2: http://i.imgur.com/541uG5t.png


I find this an unfair criticism.

This is trained to upscale anime images and not woodblock prints - and anime images are typically flat, uniform colors. This may have issues scaling up a still of a background scene from 5cm/second but would fair much better with a character still from .hack//sign. You have to keep in mind what it is trying to scale up.

>(Naturally I could train a new CNN to do this, but it may not even be necessary!)

Training to upscale woodblock prints and retaining the texture might make sense if you care to retain texture. It only works as well as it does because the style is very similar.

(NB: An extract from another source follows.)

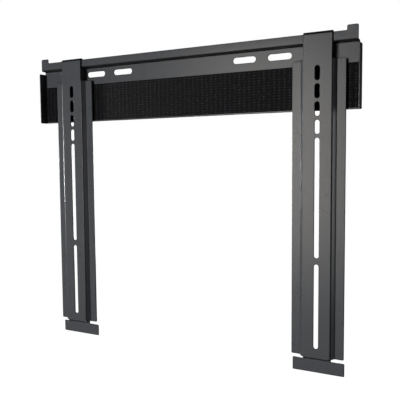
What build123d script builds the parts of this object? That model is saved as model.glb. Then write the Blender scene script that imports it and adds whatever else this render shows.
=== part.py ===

One thing I should note is that when looking at prints (at least for when it comes to technical analysis) being able to see accurate representations of the lines is far more important than the uniformity of colored regions. Color is almost always at the whim of the printer on any given day, whereas the black lines (from the keyblock) should always remain the same. Granted you're going to have issues either way (using this tool or doing normal scaling) as the source material is inherently compromised.

Although it's not clear what scenes exactly the upscaler was trained up, I suspect that it's currently best suited towards scenes that have lots of large bold lines and not lots of tiny details.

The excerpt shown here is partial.